Die zu erwartende Hamburger Entscheidung wird sicher ausgenutzt, um uns an der Glaubwürdigkeitsflanke anzugreifen. Das macht die Sache nicht einfacher. Doch es wird sich auch herumsprechen, dass Anja Hajduk wie eine Löwin gekämpft und ein Netz von Restriktionen um das Kraftwerk herumgestrickt hat.

Müssten die Bundesgrünen von den Hamburgern nicht fordern, die Koalition zu verlassen?

Moorburg ist zwar kein lokalpolitisches Problem, doch über die Koalition entscheidet die Hamburger Basis und niemand sonst.

Die Grünen haben offensichtlich ein Problem mit der Kohle: Zwar sind sie dagegen, doch der Tübinger Bürgermeister Boris Palmer beteiligt sich mit seinen Stadtwerken an einem Kohlemeiler, der Parteichef in spe Cem Özdemir gibt missverständliche Interviews, Joschka Fischer schießt quer …

Joschka Fischer verlangt in ein und demselben Interview eine Energierevolution, macht aber strukturkonservative Vorschläge.
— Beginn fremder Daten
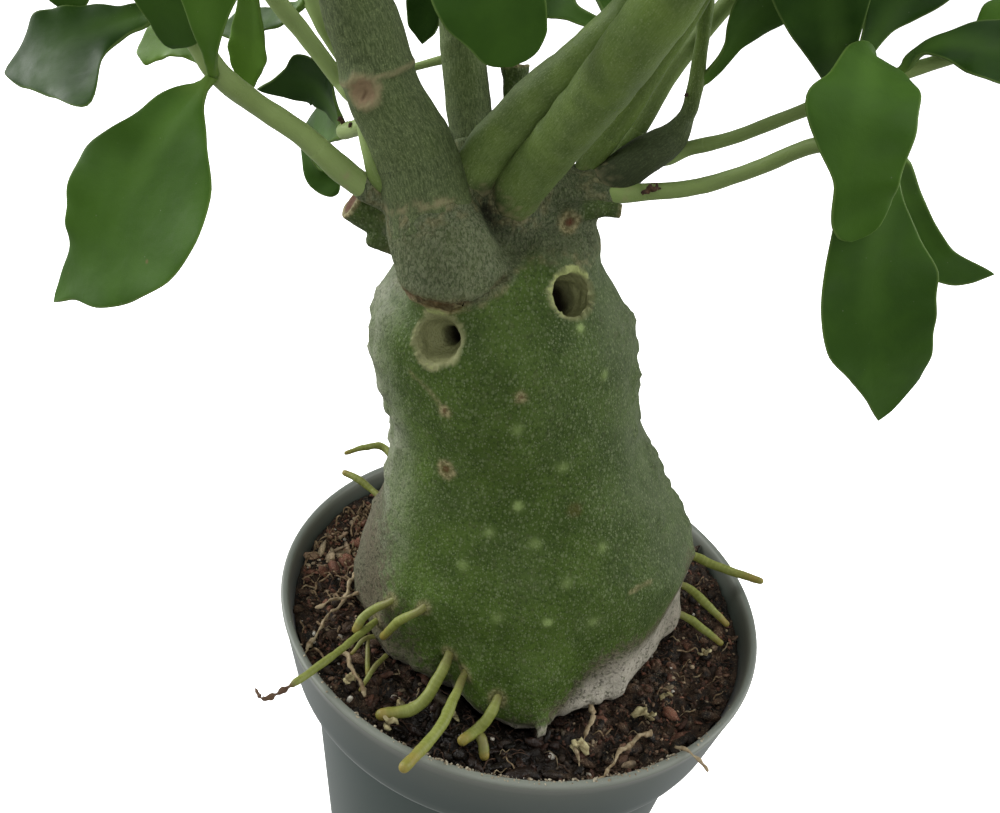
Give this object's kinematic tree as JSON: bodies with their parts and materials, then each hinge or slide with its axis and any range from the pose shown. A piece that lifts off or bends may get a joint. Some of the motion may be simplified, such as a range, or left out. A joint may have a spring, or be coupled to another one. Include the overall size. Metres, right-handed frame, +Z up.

Das passt nicht zusammen. Ansonsten haben wir kein Kohleproblem, sondern einen klaren Parteitagsbeschluss, der breit in der Partei verankert ist, für ein Moratorium. Solange es keine Technik gibt, um das beim Kohleverbrennen anfallende CO2 aufzufangen und anständig zu entsorgen, soll es keinen Kraftwerksneubau geben.

Nochparteichef Reinhard Bütikofer hat bereits zugegeben, dass die Grünen ein Kohle-Kommunikationsproblem haben. Das "Moratorium" verkauft sich nicht gut, oder?

Natürlich ist das nicht ganz leicht allen zu erklären, aber leicht ist ja auch die Lösung des Klimaproblems nicht. Wer, wenn nicht die Grünen, sollte das Notwendige benennen? Sicher wäre ein modernes Kohlekraftwerk effizienter als ein altes, noch laufendes Kraftwerk. Ein neues Kraftwerk bleibt aber bis 2050 stehen. Dadurch schwindet der Innovationsdruck, wirklich für saubere Lösungen zu sorgen, und es werden Fakten geschaffen, die das CO2-Problem zementieren.

Bei Ihnen im Norden wird derzeit ein ganzer Schwung Kohlemeiler geplant. Was wollen Sie unternehmen?

Der Norden muss sich entscheiden. Die ganze Küste entlang, von Emden und Wilhelmshaven über Stade und Brunsbüttel bis Kiel und Lubmin, sind zwölf Blöcke mit insgesamt über 10.000 Megawatt Leistung in Planung. Man kann aber nicht die Küste mit Kohlekraftwerken abriegeln und gleichzeitig 25.000 Megawatt Offshore-Windräder ins Meer bauen wollen. So viel Energie bekommt man über die Netze nicht nach Süden transportiert. Die Nordbundesländer müssen klarstellen, dass sie nicht der neue CO2-Hotspot werden wollen, nur weil sie für den Kohletransport per Schiff billig anzusteuern sind. Wir brauchen eine überregionale Weichenstellung - auf Bundes- und auf EU-Ebene.